• [What the exercise asks]: Your task is to extract every line from the material below exactly.

• [Data excerpt]:
━━━━━━

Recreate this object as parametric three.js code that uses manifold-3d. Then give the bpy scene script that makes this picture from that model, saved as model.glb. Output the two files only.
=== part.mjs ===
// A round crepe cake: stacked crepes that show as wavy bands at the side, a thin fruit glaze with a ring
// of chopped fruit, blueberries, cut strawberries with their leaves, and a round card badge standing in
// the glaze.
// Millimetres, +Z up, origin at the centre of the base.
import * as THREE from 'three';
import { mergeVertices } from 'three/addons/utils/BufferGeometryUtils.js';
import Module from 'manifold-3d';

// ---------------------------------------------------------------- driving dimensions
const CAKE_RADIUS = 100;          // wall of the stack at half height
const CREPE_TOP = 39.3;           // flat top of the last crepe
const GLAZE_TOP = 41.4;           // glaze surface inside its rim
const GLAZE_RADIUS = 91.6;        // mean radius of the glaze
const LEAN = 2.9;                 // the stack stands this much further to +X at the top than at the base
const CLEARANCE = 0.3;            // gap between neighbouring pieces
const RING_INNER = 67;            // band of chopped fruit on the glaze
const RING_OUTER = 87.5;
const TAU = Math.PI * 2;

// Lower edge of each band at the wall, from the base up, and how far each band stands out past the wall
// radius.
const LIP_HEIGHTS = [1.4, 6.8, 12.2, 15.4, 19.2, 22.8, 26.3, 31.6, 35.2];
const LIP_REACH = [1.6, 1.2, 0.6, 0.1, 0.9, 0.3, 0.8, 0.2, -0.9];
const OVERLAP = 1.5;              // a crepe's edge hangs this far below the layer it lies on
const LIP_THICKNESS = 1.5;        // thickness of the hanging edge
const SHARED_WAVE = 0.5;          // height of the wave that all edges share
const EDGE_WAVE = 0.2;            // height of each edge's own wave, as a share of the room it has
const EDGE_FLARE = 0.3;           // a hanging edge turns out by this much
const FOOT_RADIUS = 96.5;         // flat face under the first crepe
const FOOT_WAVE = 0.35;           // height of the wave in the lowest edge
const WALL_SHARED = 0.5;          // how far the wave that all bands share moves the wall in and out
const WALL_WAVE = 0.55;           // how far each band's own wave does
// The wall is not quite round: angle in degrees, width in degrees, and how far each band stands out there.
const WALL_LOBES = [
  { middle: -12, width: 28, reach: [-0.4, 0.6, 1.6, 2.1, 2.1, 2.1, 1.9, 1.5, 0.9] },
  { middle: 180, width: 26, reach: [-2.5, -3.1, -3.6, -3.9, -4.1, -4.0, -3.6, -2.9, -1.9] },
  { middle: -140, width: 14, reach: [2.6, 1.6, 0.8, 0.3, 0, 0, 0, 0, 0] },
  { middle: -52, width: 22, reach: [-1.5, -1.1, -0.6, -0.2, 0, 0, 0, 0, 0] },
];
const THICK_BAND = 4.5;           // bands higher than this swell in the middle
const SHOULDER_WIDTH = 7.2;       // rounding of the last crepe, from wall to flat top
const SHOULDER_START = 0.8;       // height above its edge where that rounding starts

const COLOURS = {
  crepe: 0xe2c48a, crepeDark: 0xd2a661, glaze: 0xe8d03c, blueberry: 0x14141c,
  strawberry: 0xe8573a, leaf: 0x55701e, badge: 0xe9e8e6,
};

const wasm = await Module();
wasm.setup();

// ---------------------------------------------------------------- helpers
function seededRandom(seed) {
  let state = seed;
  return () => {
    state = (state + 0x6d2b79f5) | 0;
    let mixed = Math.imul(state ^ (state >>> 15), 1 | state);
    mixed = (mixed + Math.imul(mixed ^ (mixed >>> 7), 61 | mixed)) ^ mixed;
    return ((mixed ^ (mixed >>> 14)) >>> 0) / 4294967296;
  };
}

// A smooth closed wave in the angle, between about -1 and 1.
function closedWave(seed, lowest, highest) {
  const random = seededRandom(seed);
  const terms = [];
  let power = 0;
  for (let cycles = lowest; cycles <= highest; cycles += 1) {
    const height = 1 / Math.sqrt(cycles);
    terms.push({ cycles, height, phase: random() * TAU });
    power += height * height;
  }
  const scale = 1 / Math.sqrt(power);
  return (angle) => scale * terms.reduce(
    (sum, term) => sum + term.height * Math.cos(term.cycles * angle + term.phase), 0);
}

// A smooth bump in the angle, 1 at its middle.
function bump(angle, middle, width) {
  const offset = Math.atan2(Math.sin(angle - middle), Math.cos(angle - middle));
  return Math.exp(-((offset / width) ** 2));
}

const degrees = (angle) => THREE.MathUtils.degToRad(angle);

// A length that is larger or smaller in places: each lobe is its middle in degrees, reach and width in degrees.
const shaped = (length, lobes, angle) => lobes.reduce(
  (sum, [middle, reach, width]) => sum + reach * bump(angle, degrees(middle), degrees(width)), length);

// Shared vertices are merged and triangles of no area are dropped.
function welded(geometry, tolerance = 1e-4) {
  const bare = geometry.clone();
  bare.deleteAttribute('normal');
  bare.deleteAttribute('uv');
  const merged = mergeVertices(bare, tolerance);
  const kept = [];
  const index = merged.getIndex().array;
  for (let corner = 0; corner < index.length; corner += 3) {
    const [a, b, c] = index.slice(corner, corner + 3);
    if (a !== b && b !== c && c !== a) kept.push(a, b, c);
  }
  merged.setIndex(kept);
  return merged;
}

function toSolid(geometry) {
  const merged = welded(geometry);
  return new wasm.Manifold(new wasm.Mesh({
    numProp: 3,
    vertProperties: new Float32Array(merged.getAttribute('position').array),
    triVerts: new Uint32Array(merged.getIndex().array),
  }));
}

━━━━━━

• [Result of the task]:
Recreate this object as parametric three.js code that uses manifold-3d. Then give the bpy scene script that makes this picture from that model, saved as model.glb. Output the two files only.
=== part.mjs ===
// A round crepe cake: stacked crepes that show as wavy bands at the side, a thin fruit glaze with a ring
// of chopped fruit, blueberries, cut strawberries with their leaves, and a round card badge standing in
// the glaze.
// Millimetres, +Z up, origin at the centre of the base.
import * as THREE from 'three';
import { mergeVertices } from 'three/addons/utils/BufferGeometryUtils.js';
import Module from 'manifold-3d';

// ---------------------------------------------------------------- driving dimensions
const CAKE_RADIUS = 100;          // wall of the stack at half height
const CREPE_TOP = 39.3;           // flat top of the last crepe
const GLAZE_TOP = 41.4;           // glaze surface inside its rim
const GLAZE_RADIUS = 91.6;        // mean radius of the glaze
const LEAN = 2.9;                 // the stack stands this much further to +X at the top than at the base
const CLEARANCE = 0.3;            // gap between neighbouring pieces
const RING_INNER = 67;            // band of chopped fruit on the glaze
const RING_OUTER = 87.5;
const TAU = Math.PI * 2;

// Lower edge of each band at the wall, from the base up, and how far each band stands out past the wall
// radius.
const LIP_HEIGHTS = [1.4, 6.8, 12.2, 15.4, 19.2, 22.8, 26.3, 31.6, 35.2];
const LIP_REACH = [1.6, 1.2, 0.6, 0.1, 0.9, 0.3, 0.8, 0.2, -0.9];
const OVERLAP = 1.5;              // a crepe's edge hangs this far below the layer it lies on
const LIP_THICKNESS = 1.5;        // thickness of the hanging edge
const SHARED_WAVE = 0.5;          // height of the wave that all edges share
const EDGE_WAVE = 0.2;            // height of each edge's own wave, as a share of the room it has
const EDGE_FLARE = 0.3;           // a hanging edge turns out by this much
const FOOT_RADIUS = 96.5;         // flat face under the first crepe
const FOOT_WAVE = 0.35;           // height of the wave in the lowest edge
const WALL_SHARED = 0.5;          // how far the wave that all bands share moves the wall in and out
const WALL_WAVE = 0.55;           // how far each band's own wave does
// The wall is not quite round: angle in degrees, width in degrees, and how far each band stands out there.
const WALL_LOBES = [
  { middle: -12, width: 28, reach: [-0.4, 0.6, 1.6, 2.1, 2.1, 2.1, 1.9, 1.5, 0.9] },
  { middle: 180, width: 26, reach: [-2.5, -3.1, -3.6, -3.9, -4.1, -4.0, -3.6, -2.9, -1.9] },
  { middle: -140, width: 14, reach: [2.6, 1.6, 0.8, 0.3, 0, 0, 0, 0, 0] },
  { middle: -52, width: 22, reach: [-1.5, -1.1, -0.6, -0.2, 0, 0, 0, 0, 0] },
];
const THICK_BAND = 4.5;           // bands higher than this swell in the middle
const SHOULDER_WIDTH = 7.2;       // rounding of the last crepe, from wall to flat top
const SHOULDER_START = 0.8;       // height above its edge where that rounding starts

const COLOURS = {
  crepe: 0xe2c48a, crepeDark: 0xd2a661, glaze: 0xe8d03c, blueberry: 0x14141c,
  strawberry: 0xe8573a, leaf: 0x55701e, badge: 0xe9e8e6,
};

const wasm = await Module();
wasm.setup();

// ---------------------------------------------------------------- helpers
function seededRandom(seed) {
  let state = seed;
  return () => {
    state = (state + 0x6d2b79f5) | 0;
    let mixed = Math.imul(state ^ (state >>> 15), 1 | state);
    mixed = (mixed + Math.imul(mixed ^ (mixed >>> 7), 61 | mixed)) ^ mixed;
    return ((mixed ^ (mixed >>> 14)) >>> 0) / 4294967296;
  };
}

// A smooth closed wave in the angle, between about -1 and 1.
function closedWave(seed, lowest, highest) {
  const random = seededRandom(seed);
  const terms = [];
  let power = 0;
  for (let cycles = lowest; cycles <= highest; cycles += 1) {
    const height = 1 / Math.sqrt(cycles);
    terms.push({ cycles, height, phase: random() * TAU });
    power += height * height;
  }
  const scale = 1 / Math.sqrt(power);
  return (angle) => scale * terms.reduce(
    (sum, term) => sum + term.height * Math.cos(term.cycles * angle + term.phase), 0);
}

// A smooth bump in the angle, 1 at its middle.
function bump(angle, middle, width) {
  const offset = Math.atan2(Math.sin(angle - middle), Math.cos(angle - middle));
  return Math.exp(-((offset / width) ** 2));
}

const degrees = (angle) => THREE.MathUtils.degToRad(angle);

// A length that is larger or smaller in places: each lobe is its middle in degrees, reach and width in degrees.
const shaped = (length, lobes, angle) => lobes.reduce(
  (sum, [middle, reach, width]) => sum + reach * bump(angle, degrees(middle), degrees(width)), length);

// Shared vertices are merged and triangles of no area are dropped.
function welded(geometry, tolerance = 1e-4) {
  const bare = geometry.clone();
  bare.deleteAttribute('normal');
  bare.deleteAttribute('uv');
  const merged = mergeVertices(bare, tolerance);
  const kept = [];
  const index = merged.getIndex().array;
  for (let corner = 0; corner < index.length; corner += 3) {
    const [a, b, c] = index.slice(corner, corner + 3);
    if (a !== b && b !== c && c !== a) kept.push(a, b, c);
  }
  merged.setIndex(kept);
  return merged;
}

function toSolid(geometry) {
  const merged = welded(geometry);
  return new wasm.Manifold(new wasm.Mesh({
    numProp: 3,
    vertProperties: new Float32Array(merged.getAttribute('position').array),
    triVerts: new Uint32Array(merged.getIndex().array),
  }));
}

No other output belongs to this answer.